1. Recording activity throughout the year

  • Transaction processing. A government should undertake a process of monthly, quarterly, and annual reviews to ensure the ongoing completeness and accuracy of the data it collects. This process should include appropriate reconciliations to identify adjustments, as well as financial analysis of interim management reports to identify anomalous or incomplete data to be corrected. This verification process should be particularly useful in identifying amounts to be estimated as part of the annual verification process so that the data required to make those year-end estimates can be collected throughout the period. Also, this process should facilitate recording certain adjustments for converting governmental fund financials to government-wide financials, for example, capital assets and related depreciation, and changes in long-term liabilities (issuances and repayments), throughout the year rather than after the fiscal year has ended.
  • Checklists.  Governments should use a period-end closing checklist to ensure that all the necessary steps to perform the close are completed and assigned to an individual.  The checklist should encompass the journal entries required to close each period, the reconciliations and account analysis to be performed.  The checklist should also include scheduling the annual audit and the list of audit workpapers (in hard or electronic form) that are to be completed by the government (sometimes referred to as “prepared by client” or PBC workpapers).
  • Accounting policies and procedures. The government’s documented accounting policies and procedures should (1) identify those items that may need to be estimated and (2) set forth the specific steps (including significant assumptions) to be followed in preparing each different kind of estimate. The procedures should specifically address when these items should be handled during the year; as part of the initial year end closing process, or in the adjustment and analysis process immediately prior to the final year-end closing process.
  • Document filing.  As workpapers and audit schedules are completed, they should be stored and saved in a logical manner that also facilitates an orderly preparation and review process.

2. Closing and financial statement preparation processing

  • The annual closing process. The initial annual close, which includes entering known revenue and expense/expenditure accruals and other standard monthly adjustments, normally occurs within a week to ten days following the end of the period. To avoid delays, all items related to budgetary expenditures (e.g., purchase orders) should be recorded by the end of the period (with exceptions being made only for highly unusual items like natural disasters and major information systems failures).  There will inevitably be more adjustments required after the initial close.
  • Component Units. When a government includes component units (either blended or discretely presented) as part of its financial reporting entity, there should be early and ongoing communication with those units to ensure that the government receives all of the information to include in its own report without delaying its issuance.
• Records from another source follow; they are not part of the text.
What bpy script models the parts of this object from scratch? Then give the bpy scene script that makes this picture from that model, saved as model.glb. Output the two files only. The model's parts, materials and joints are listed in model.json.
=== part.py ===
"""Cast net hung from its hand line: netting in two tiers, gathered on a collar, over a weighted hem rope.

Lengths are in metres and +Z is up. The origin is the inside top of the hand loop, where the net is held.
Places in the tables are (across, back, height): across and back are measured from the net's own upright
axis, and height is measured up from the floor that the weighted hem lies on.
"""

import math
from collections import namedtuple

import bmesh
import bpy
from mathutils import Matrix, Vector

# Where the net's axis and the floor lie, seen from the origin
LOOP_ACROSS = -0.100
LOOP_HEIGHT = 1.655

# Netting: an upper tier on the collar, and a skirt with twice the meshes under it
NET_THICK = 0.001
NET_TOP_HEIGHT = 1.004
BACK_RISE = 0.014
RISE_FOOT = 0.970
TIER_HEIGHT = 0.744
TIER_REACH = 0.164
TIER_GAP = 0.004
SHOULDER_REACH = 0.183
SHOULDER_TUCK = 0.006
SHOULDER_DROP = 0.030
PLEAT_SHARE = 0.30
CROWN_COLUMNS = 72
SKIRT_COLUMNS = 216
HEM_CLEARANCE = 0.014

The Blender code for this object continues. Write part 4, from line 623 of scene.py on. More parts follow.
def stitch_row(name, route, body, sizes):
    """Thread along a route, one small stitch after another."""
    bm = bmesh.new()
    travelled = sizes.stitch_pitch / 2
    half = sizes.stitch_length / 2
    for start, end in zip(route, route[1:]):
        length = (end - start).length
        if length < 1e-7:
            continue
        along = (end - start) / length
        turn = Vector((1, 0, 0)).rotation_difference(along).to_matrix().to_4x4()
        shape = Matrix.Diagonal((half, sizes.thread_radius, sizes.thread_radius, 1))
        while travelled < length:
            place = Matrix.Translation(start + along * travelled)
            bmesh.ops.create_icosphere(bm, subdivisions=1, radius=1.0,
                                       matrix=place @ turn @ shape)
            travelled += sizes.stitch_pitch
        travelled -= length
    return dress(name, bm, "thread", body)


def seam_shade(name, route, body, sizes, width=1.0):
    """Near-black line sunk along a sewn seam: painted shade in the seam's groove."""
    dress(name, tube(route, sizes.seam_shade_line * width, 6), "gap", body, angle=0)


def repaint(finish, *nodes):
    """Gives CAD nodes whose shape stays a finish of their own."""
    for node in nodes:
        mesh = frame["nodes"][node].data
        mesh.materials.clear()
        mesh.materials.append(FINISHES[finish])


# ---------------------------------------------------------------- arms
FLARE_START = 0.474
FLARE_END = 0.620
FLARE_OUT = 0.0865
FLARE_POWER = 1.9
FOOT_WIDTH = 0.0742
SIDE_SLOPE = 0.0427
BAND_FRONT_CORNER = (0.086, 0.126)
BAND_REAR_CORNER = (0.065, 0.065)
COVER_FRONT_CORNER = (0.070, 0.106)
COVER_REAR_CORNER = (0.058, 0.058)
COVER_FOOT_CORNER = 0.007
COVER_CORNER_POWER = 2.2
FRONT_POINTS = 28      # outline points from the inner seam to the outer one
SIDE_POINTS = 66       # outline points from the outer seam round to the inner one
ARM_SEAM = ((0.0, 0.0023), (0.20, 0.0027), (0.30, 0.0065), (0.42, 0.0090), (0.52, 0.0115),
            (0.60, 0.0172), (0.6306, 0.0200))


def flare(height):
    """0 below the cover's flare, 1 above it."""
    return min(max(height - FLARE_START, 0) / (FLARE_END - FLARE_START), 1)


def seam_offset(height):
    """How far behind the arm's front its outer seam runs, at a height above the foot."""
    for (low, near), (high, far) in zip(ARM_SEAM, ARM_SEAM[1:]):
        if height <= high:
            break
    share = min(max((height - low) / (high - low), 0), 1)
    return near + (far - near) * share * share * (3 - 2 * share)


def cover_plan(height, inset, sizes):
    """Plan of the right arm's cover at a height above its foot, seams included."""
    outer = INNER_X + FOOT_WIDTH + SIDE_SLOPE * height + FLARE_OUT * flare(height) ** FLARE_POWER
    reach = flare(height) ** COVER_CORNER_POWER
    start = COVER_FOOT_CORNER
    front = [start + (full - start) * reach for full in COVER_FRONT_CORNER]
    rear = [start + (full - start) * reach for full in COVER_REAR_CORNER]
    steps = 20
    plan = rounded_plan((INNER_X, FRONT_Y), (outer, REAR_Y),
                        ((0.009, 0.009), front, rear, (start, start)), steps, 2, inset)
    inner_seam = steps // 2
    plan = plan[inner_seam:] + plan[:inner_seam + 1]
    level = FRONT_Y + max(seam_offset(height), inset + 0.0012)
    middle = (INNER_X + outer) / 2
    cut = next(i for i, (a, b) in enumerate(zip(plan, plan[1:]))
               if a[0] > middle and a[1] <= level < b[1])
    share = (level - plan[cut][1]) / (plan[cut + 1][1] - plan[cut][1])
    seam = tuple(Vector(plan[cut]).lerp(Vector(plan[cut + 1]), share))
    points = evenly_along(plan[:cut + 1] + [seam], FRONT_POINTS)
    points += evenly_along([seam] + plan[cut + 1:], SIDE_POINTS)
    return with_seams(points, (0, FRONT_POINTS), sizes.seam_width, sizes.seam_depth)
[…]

Experience appears to demonstrate that there is no substitute for one or more face-to-face meetings for this purpose, although ongoing updates normally can be effectively managed  electronically.
  • Unforeseen circumstances. The financial report preparation process and the independent audit may identify items that could affect the amounts reported in the financial statements (e.g., lawsuits; legal or contractual violations that include a monetary penalty; instances of potential or actual fraud or abuse). Considerable time may be needed to definitively resolve such items. In such cases, the inherent uncertainty should not unduly delay the financial report preparation process and the independent audit. Accordingly, it often is better to proceed with the issuance of the financial statements based upon estimates, rather than to delay their issuance.  Governments should consult with their independent auditors prior to making final decisions about these issues.

3. Implementation of new accounting standards

  • Facilitating implementation of new accounting standards. To ensure that accounting standards are implemented by their mandated effective date, a government should monitor the issuance of final guidance from the Governmental Accounting Standards Board (GASB). Upon issuance of such guidance, a government should determine the fiscal year by which the guidance must be implemented and when steps to implement the guidance should be scheduled prior to and during the year of implementation as well as during the financial statement preparation process. To the extent practical, governments should attempt to implement the guidance by at least the period before implementation is mandated.  If a government does not early implement, going through the process will allow the government to be better prepared to implement the standard by the required fiscal period.

4. Financial report format and distribution

  • Electronic distribution. To save time and avoid potential delays, the government should initially distribute its financial report electronically (e.g., posting on website, or e-mailing an electronic file).

5. Contracting for professional services

  • Audit procurement. The request for proposal (RFP) for the services of an independent auditor should specify a public release date for the financial statements.
  • Contracts for professional services other than auditing. RFPs for nonaudit services that have a bearing on the financial statements (e.g., actuarial services) should specify the legally required or expected public release date of the financial statements and expressly mention the specific date for completion of their services.  The completion date  allows time for review of the materials by the government and, if necessary, for the materials to be audited, in order for the government to meet its deadline.

Notes: 

1 Taking a year-long approach to reporting can help a government avoid material auditor-identified adjustments that AU-C Section 265, Communicating Internal Control Related Matters Identified in an Audit, would require to be reported as a significant deficiency or a material weakness. Refer to the GFOA’s best practice on Internal Control Deficiencies in Audits.
2 Examples of items that would need to be estimated include items related to derived tax revenues (e.g., sales and income taxes), uncollectible accounts, claims and judgments, the liability for landfill closure and postclosure care costs, and pollution remediation obligations.
3 See GFOA's best practice on Audit Procurement.